Run trainer.train() and the Trainer streams numbers at you. Knowing how to read them is the difference between "it ran" and "it worked." This lesson is about interpretation; you already wrote the code.

Reading the training log

With logging_steps=5 you get a line every five steps. A healthy small run looks roughly like this — the training loss falling and beginning to flatten:

{'loss': 2.41, 'learning_rate': 1.9e-04, 'epoch': 0.3}
{'loss': 1.62, 'learning_rate': 1.6e-04, 'epoch': 0.9}
{'loss': 1.04, 'learning_rate': 1.0e-04, 'epoch': 1.6}
{'loss': 0.71, 'learning_rate': 4.2e-05, 'epoch': 2.3}
{'loss': 0.58, 'learning_rate': 3.0e-06, 'epoch': 2.9}
{'eval_loss': 0.62, 'epoch': 1.0}
{'eval_loss': 0.49, 'epoch': 2.0}
{'eval_loss': 0.47, 'epoch': 3.0}

Two streams are interleaved: the per-step loss (training) and the per-epoch eval_loss (validation, because we set eval_strategy="epoch"). Read them with Track 1's loss-curve lesson in mind:

Watch the gap

The relationship between loss and eval_loss is the diagnosis, not either number alone. A beautiful training loss with a rising eval loss is a model memorizing your tiny dataset.

Where checkpoints land

With save_strategy="epoch", the Trainer writes a checkpoint after each epoch under your output_dir:

sft-out/
  checkpoint-XX/        # one per epoch: adapter + optimizer + trainer state
  checkpoint-YY/
  ...

Each checkpoint-* folder is a resumable snapshot.

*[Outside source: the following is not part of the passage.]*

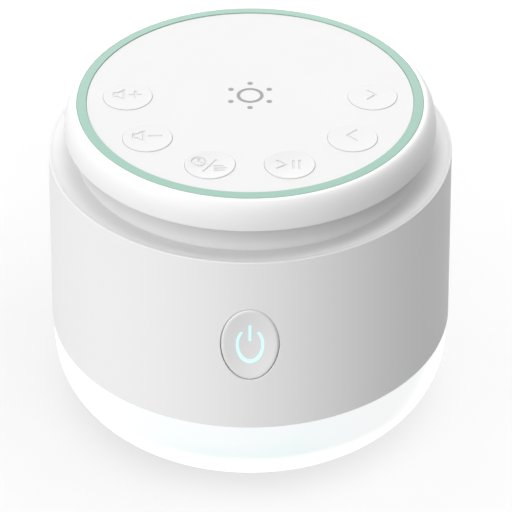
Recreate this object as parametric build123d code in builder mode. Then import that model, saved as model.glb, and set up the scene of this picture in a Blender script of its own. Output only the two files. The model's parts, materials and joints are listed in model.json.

To keep the best rather than the last, you can set load_best_model_at_end=True with metric_for_best_model="eval_loss" in TrainingArguments, and the Trainer will restore the best-scoring checkpoint at the end — the early-stopping idea from Track 1, automated.

Did it work?

A falling, flattening pair of curves is necessary but not sufficient. The loss is a proxy; the real question — "is it actually better at the task than the base model?" — is answered by evaluating on the gold set, which is the next lesson.

Key idea

Logs tell you the run's health (is it learning, is it overfitting); the gold-set metric tells you the run's worth. You need both, and they answer different questions.

Key terms

training logs
Per-step output (loss, learning_rate, epoch) the Trainer prints.
logging_steps
How often training metrics are logged.
eval_loss
Validation loss reported per eval_strategy; the generalization signal.
checkpoint
A resumable snapshot saved per save_strategy under output_dir.
load_best_model_at_end
Restores the best-scoring checkpoint at the end (automated early stopping).